Exercise requirements
Find each line with the string "joints" and copy it.

Given data
|---|

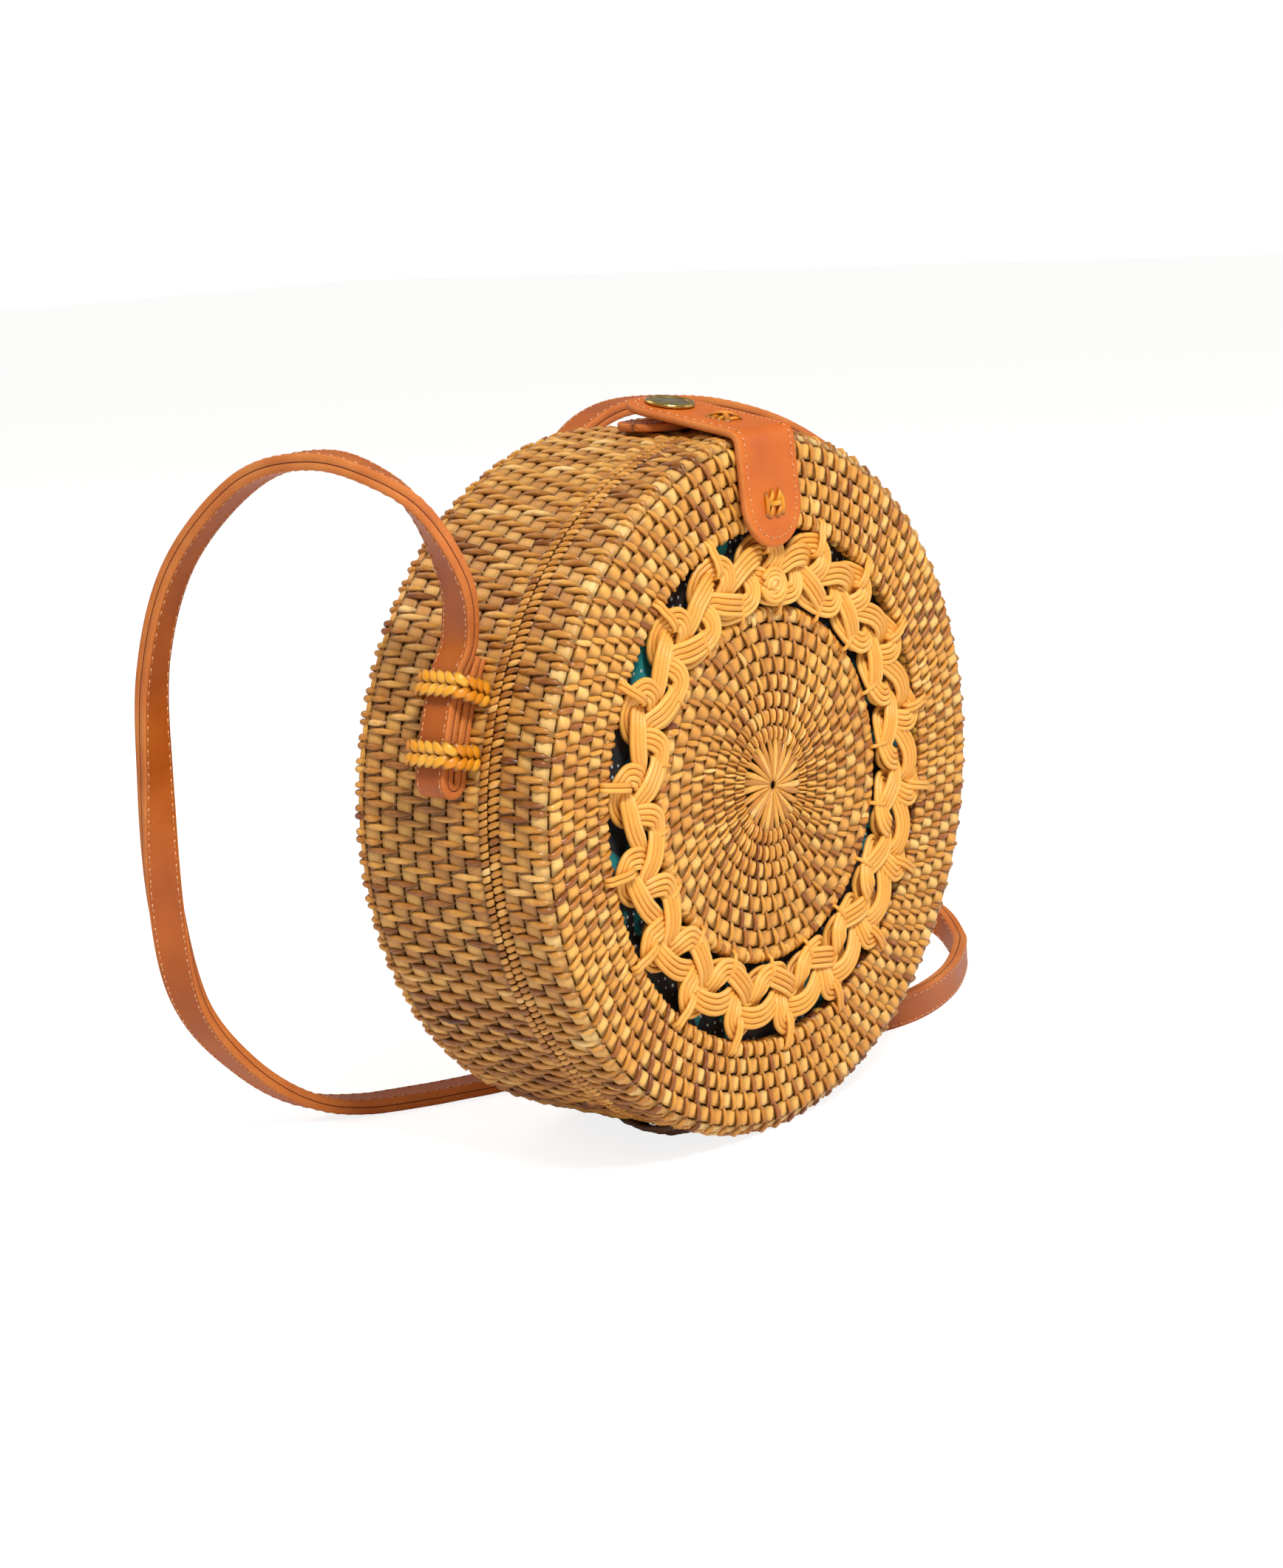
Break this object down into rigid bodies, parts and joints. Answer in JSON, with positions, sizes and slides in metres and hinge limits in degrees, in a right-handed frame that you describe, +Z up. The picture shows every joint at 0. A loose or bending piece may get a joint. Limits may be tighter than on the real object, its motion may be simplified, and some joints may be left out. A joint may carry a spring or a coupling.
{
  "type": "braided crossbody bag",
  "caption": "Round stiff woven rattan shoulder bag with a hinged lid, a braid ring in its front, a snap closure and a long leather strap.",
  "frame": {"origin": "lowest line of the drum, half way through its depth, on the bag's centre plane", "axes": "+Z up, -Y towards the woven front with the braid, +X to the right seen from the front"},
  "size_m": [0.3143, 0.151, 0.211],
  "materials": {
    "back_panel": "split rattan, woven and smoked, satin",
    "body_wall": "split rattan, woven and smoked, satin",
    "body_mouth_hoop": "peeled rattan cane, satin",
    "lining_body": "plain woven cotton print, matt",
    "strap": "smooth tan leather, satin",
    "strap_tie_left_upper": "waxed rattan strip, glossy",
    "strap_tie_left_lower": "waxed rattan strip, glossy",
    "strap_tie_right_upper": "waxed rattan strip, glossy",
    "strap_tie_right_lower": "waxed rattan strip, glossy",
    "base_tab": "smooth tan leather, satin",
    "base_tab_stitch": "waxed rattan strip, glossy",
    "snap_stud": "antique brass, polished rim",
    "stud_washer": "antique brass, polished rim",
    "hinge_left_body_leaf": "dark rattan strip, satin",
    "hinge_right_body_leaf": "dark rattan strip, satin",
    "lid_face_ring": "split rattan, woven and smoked, satin",
    "lid_wall": "split rattan, woven and smoked, satin",
    "lid_mouth_hoop": "peeled rattan cane, satin",
    "face_rim_wrap": "peeled rattan cane, satin",
    "disc_rim_wrap": "peeled rattan cane, satin",
    "centre_disc": "split rattan, woven and smoked, satin",
    "braid_strand_a": "peeled rattan cane, satin",
    "braid_strand_b": "peeled rattan cane, satin",
    "braid_strand_c": "peeled rattan cane, satin",
    "lining_lid_face": "plain woven cotton print, matt",
    "lining_lid_wall": "plain woven cotton print, matt",
    "closure_strap": "smooth tan leather, satin",
    "closure_top_stitch": "waxed rattan strip, glossy",
    "closure_front_stitch": "waxed rattan strip, glossy",
    "hinge_left_lid_leaf": "dark rattan strip, satin",
    "hinge_right_lid_leaf": "dark rattan strip, satin",
    "closure_flap": "smooth tan leather, satin",
    "snap_cap": "antique brass, polished rim",
    "snap_socket": "antique brass, polished rim"
  },
  "bodies": {
    "body": {"back_panel": "back_panel", "body_wall": "body_wall", "body_mouth_hoop": "body_mouth_hoop", "lining_body": "lining_body", "strap": "strap", "strap_tie_left_upper": "strap_tie_left_upper", "strap_tie_left_lower": "strap_tie_left_lower", "strap_tie_right_upper": "strap_tie_right_upper", "strap_tie_right_lower": "strap_tie_right_lower", "base_tab": "base_tab", "base_tab_stitch": "base_tab_stitch", "snap_stud": "snap_stud", "stud_washer": "stud_washer", "hinge_left_body_leaf": "hinge_left_body_leaf", "hinge_right_body_leaf": "hinge_right_body_leaf"},
    "lid": {"lid_face_ring": "lid_face_ring", "lid_wall": "lid_wall", "lid_mouth_hoop": "lid_mouth_hoop", "face_rim_wrap": "face_rim_wrap", "disc_rim_wrap": "disc_rim_wrap", "centre_disc": "centre_disc", "braid_strand_a": "braid_strand_a", "braid_strand_b": "braid_strand_b", "braid_strand_c": "braid_strand_c", "lining_lid_face": "lining_lid_face", "lining_lid_wall": "lining_lid_wall", "closure_strap": "closure_strap", "closure_top_stitch": "closure_top_stitch", "closure_front_stitch": "closure_front_stitch", "hinge_left_lid_leaf": "hinge_left_lid_leaf", "hinge_right_lid_leaf": "hinge_right_lid_leaf"},
    "flap": {"closure_flap": "closure_flap", "snap_cap": "snap_cap", "snap_socket": "snap_socket"}
  },
  "joints": [
    {"name": "lid_hinge", "type": "hinge", "parent": "body", "child": "lid", "pos_m": [0, -0.015, -0.0003], "axis": [1, 0, 0], "range_deg": [0, 110]},
    {"name": "flap_hinge", "type": "hinge", "parent": "lid", "child": "flap", "pos_m": [0, -0.01669, 0.20623], "axis": [1, 0, 0], "range_deg": [0, 110]}
  ]
}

|---|

In response
Break this object down into rigid bodies, parts and joints. Answer in JSON, with positions, sizes and slides in metres and hinge limits in degrees, in a right-handed frame that you describe, +Z up. The picture shows every joint at 0. A loose or bending piece may get a joint. Limits may be tighter than on the real object, its motion may be simplified, and some joints may be left out. A joint may carry a spring or a coupling.
  "joints": [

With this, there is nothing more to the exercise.